[START Data to process]
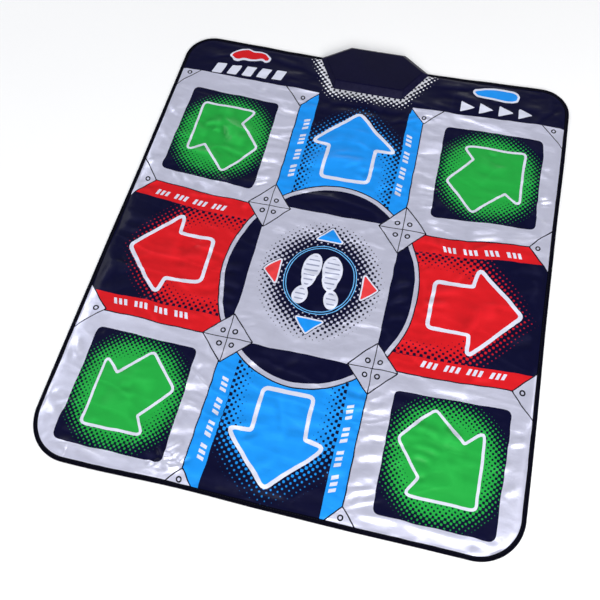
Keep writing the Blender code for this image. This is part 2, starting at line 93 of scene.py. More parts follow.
def box_outline(insets=(0.0, 0.0, 0.0)):
    """Hexagon of the control box in metres, counter-clockwise from its front left corner."""
    f, s, b = lay(*BOX_FRONT), lay(*BOX_SIDE), lay(*BOX_BACK)
    pts = [(-f[0], f[1]), (f[0], f[1]), (s[0], s[1]), (b[0], b[1]), (-b[0], b[1]), (-s[0], s[1])]
    front, side, back = insets
    edge = [front, side, back, back, back, side]
    return [shift_corner(pts[i - 1], p, pts[(i + 1) % 6], edge[i - 1], edge[i]) for i, p in enumerate(pts)]


def open_back(pts):
    """The outline's front half, run straight out over the mat's back edge."""
    far = lay(0, BACK)[1] + 0.04
    return [pts[0], pts[1], pts[2], (pts[2][0], far), (pts[5][0], far), pts[5]]


def poly_sdf(px, py, pts):
    """Signed distance to a closed polygon, negative inside."""
    px, py = np.asarray(px, float), np.asarray(py, float)
    best = np.full(px.shape, 1e9)
    inside = np.zeros(px.shape, bool)
    n = len(pts)
    for i in range(n):
        ax, ay = pts[i]
        bx, by = pts[(i + 1) % n]
        ex, ey = bx - ax, by - ay
        wx, wy = px - ax, py - ay
        t = np.clip((wx * ex + wy * ey) / (ex * ex + ey * ey), 0, 1)
        best = np.minimum(best, (wx - t * ex) ** 2 + (wy - t * ey) ** 2)
        crossing = ((ay > py) != (by > py))
        with np.errstate(divide="ignore", invalid="ignore"):
            at = ex * (py - ay) / (ey if ey else 1e-30) + ax
        inside ^= crossing & (px < at)
    return np.where(inside, -1, 1) * np.sqrt(best)


def box_sdf(px, py, cx, cy, hx, hy, r=0.0):
    qx, qy = np.abs(px - cx) - (hx - r), np.abs(py - cy) - (hy - r)
    return np.hypot(np.maximum(qx, 0), np.maximum(qy, 0)) + np.minimum(np.maximum(qx, qy), 0) - r


def eased(t, stops, values):
    """Smooth run through a few values."""
    stops, values = np.array(stops, float), np.array(values, float)
    k = np.clip(np.searchsorted(stops, t) - 1, 0, len(stops) - 2)
    f = smooth((t - stops[k]) / (stops[k + 1] - stops[k]))
    return values[k] * (1 - f) + values[k + 1] * f


def edge_wave(x, y):
    """How far the sewn edge strays outwards from its drawn outline, in metres."""
    lx, ly = np.asarray(x) / CELL, np.asarray(y) / CELL + Y0
    sides = (
        (BACK - ly, eased(np.abs(lx), (0.9, 1.4, 2.0, 2.7, 3.2), (-3.9, -2.8, 0.4, 2.9, 2.4))),
        (ly - FRONT, eased(lx, (-3.2, -2.3, -1.0, 0.1, 1.0, 2.2, 3.2), (1.0, 1.4, -1.8, 0.0, 0.4, -0.6, -0.9))),
        (HALF_X - lx, eased(ly, (-3.1, -1.5, 0.1, 1.3, 2.9, 4.1), (0.2, 0.6, -0.9, -0.5, 1.6, 0.9))),
        (HALF_X + lx, eased(ly, (-3.1, -1.9, -0.3, 1.4, 2.8, 4.1), (0.8, 1.0, 0.4, -1.3, -1.0, -0.8))),
    )
    total, weight = 0.0, 0.0
    for gap, stray in sides:
        w = smooth(1 - gap / 0.45)
        total, weight = total + w * stray, weight + w * w
    return total / np.sqrt(np.maximum(weight, 1.0)) * MM


def mat_inset(x, y):
    """How far a point in metres lies inside the mat's outline."""
    x1, yb = lay(HALF_X, BACK)
    _, yf = lay(0, FRONT)
    mid = (yb + yf) / 2
    r = np.where(np.asarray(y) < mid, FRONT_R, CORNER_R)
    return edge_wave(x, y) - box_sdf(x, y, 0.0, mid, x1, (yb - yf) / 2, r)


HEX = box_outline()
NOTCH = open_back(box_outline((10 * MM,) * 3))
TRAY_NOTCH = open_back(box_outline((-0.4 * MM,) * 3))


# ------------------------------------------------------------------- noise
_grids = {}


def noise(u, v, seed, n=48):
    """Smooth value noise in -1..1 on a seeded lattice."""
    if seed not in _grids:
        _grids[seed] = np.random.default_rng(seed).uniform(-1, 1, (n, n))
    g = _grids[seed]
    iu, iv = np.floor(u).astype(int), np.floor(v).astype(int)
    fu, fv = u - iu, v - iv
    fu, fv = fu ** 3 * (fu * (fu * 6 - 15) + 10), fv ** 3 * (fv * (fv * 6 - 15) + 10)
    a, b = g[iu % n, iv % n], g[(iu + 1) % n, iv % n]
    c, d = g[iu % n, (iv + 1) % n], g[(iu + 1) % n, (iv + 1) % n]
    return (a * (1 - fu) + b * fu) * (1 - fv) + (c * (1 - fu) + d * fu) * fv


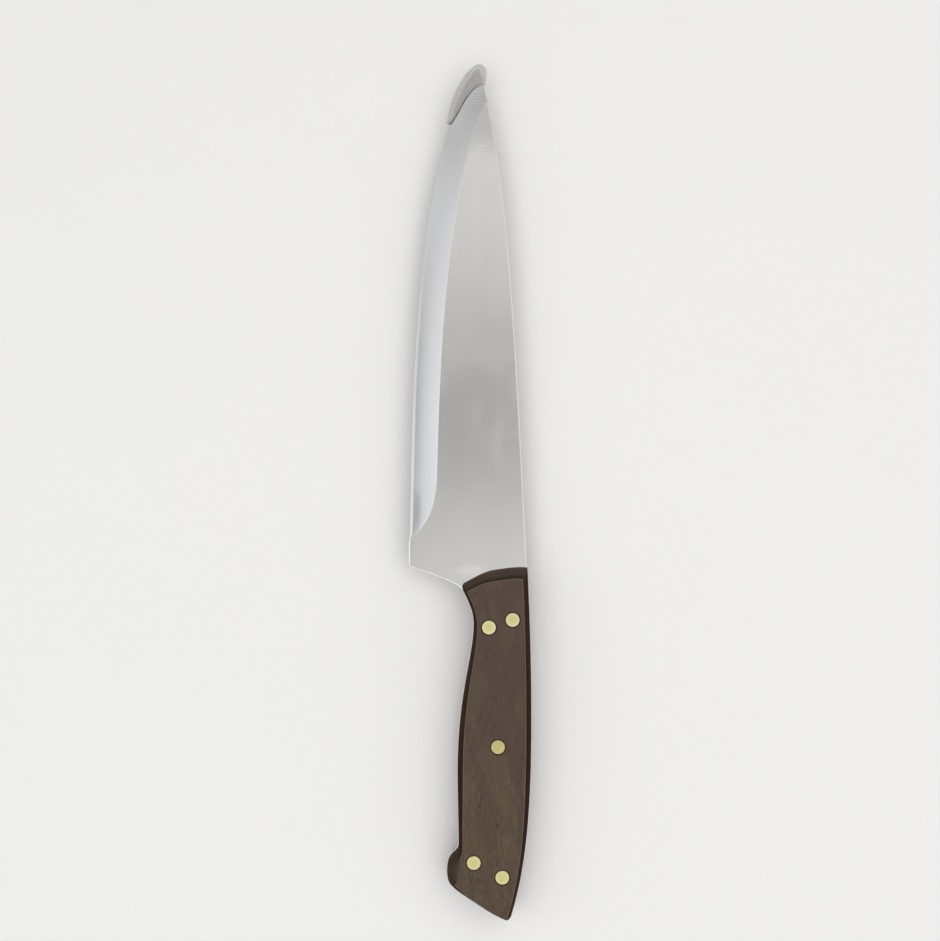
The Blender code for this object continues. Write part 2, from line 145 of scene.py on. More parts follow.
class Field:
    # A number that a node tree works out, written as plain arithmetic
    def __init__(self, tree, socket):
        self.tree = tree
        self.socket = socket

    def calc(self, operation, *terms, swap=False):
        node = self.tree.nodes.new("ShaderNodeMath")
        node.operation = operation
        order = [terms[0], self] if swap else [self, *terms]
        for slot, term in zip(node.inputs, order):
            if isinstance(term, Field):
                self.tree.links.new(term.socket, slot)
            else:
                slot.default_value = term
        return Field(self.tree, node.outputs[0])

    def __add__(self, other):
        return self.calc("ADD", other)

    def __radd__(self, other):
        return self.calc("ADD", other)

    def __sub__(self, other):
        return self.calc("SUBTRACT", other)

    def __rsub__(self, other):
        return self.calc("SUBTRACT", other, swap=True)

    def __mul__(self, other):
        return self.calc("MULTIPLY", other)

    def __truediv__(self, other):
        return self.calc("DIVIDE", other)

    def __pow__(self, other):
        return self.calc("POWER", other)

    def low(self, other):
        return self.calc("MINIMUM", other)

    def high(self, other):
        return self.calc("MAXIMUM", other)

    def root(self):
        return self.calc("SQRT")

    def under(self, other):
        return self.calc("LESS_THAN", other)

    def over(self, other):
        return self.calc("GREATER_THAN", other)

    def clamped(self):
        return self.low(1.0).high(0.0)

    def isFull(self):
        # 1 where a share has reached 1, otherwise 0
        return self.over(1 - shareSlack)

    def isNone(self):
        # 1 where a share is still 0, otherwise 0
        return self.under(shareSlack)


def blend(first, second, share):
    return first * (1 - share) + second * share


def newShape(name, sockets):
    # A Geometry Nodes tree with named inputs; gives the tree, the geometry and the inputs
    tree = bpy.data.node_groups.new(name, "GeometryNodeTree")
    tree.interface.new_socket("Geometry", in_out="INPUT", socket_type="NodeSocketGeometry")
    tree.interface.new_socket("Geometry", in_out="OUTPUT", socket_type="NodeSocketGeometry")
    for label, kind in sockets.items():
        tree.interface.new_socket(label, in_out="INPUT", socket_type="NodeSocket" + kind)
    entry = tree.nodes.new("NodeGroupInput")
    inputs = {label: Field(tree, entry.outputs[label]) for label in sockets}
    return tree, entry.outputs["Geometry"], inputs


def closeShape(tree, geometry, material):
    realize = tree.nodes.new("GeometryNodeRealizeInstances")
    paint = tree.nodes.new("GeometryNodeSetMaterial")
    leave = tree.nodes.new("NodeGroupOutput")
    paint.inputs["Material"].default_value = material
    tree.links.new(geometry, realize.inputs[0])
    tree.links.new(realize.outputs[0], paint.inputs["Geometry"])
    tree.links.new(paint.outputs[0], leave.inputs[0])


def attribute(tree, name):
    node = tree.nodes.new("GeometryNodeInputNamedAttribute")
    node.data_type = "FLOAT"
    node.inputs["Name"].default_value = name
    return Field(tree, node.outputs["Attribute"])


def vectorOf(tree, x, y, z):
    node = tree.nodes.new("ShaderNodeCombineXYZ")
    for slot, term in zip(node.inputs, (x, y, z)):
        tree.links.new(term.socket, slot)
    return node.outputs[0]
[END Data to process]
■ Aim
Your task is to quote exactly the lines beginning with the one that contains "The Blender code for this object" and ending with the one that contains "self.socket = socket", with nothing left out or added.

■ Exercise answer
The Blender code for this object continues. Write part 2, from line 145 of scene.py on. More parts follow.
class Field:
    # A number that a node tree works out, written as plain arithmetic
    def __init__(self, tree, socket):
        self.tree = tree
        self.socket = socket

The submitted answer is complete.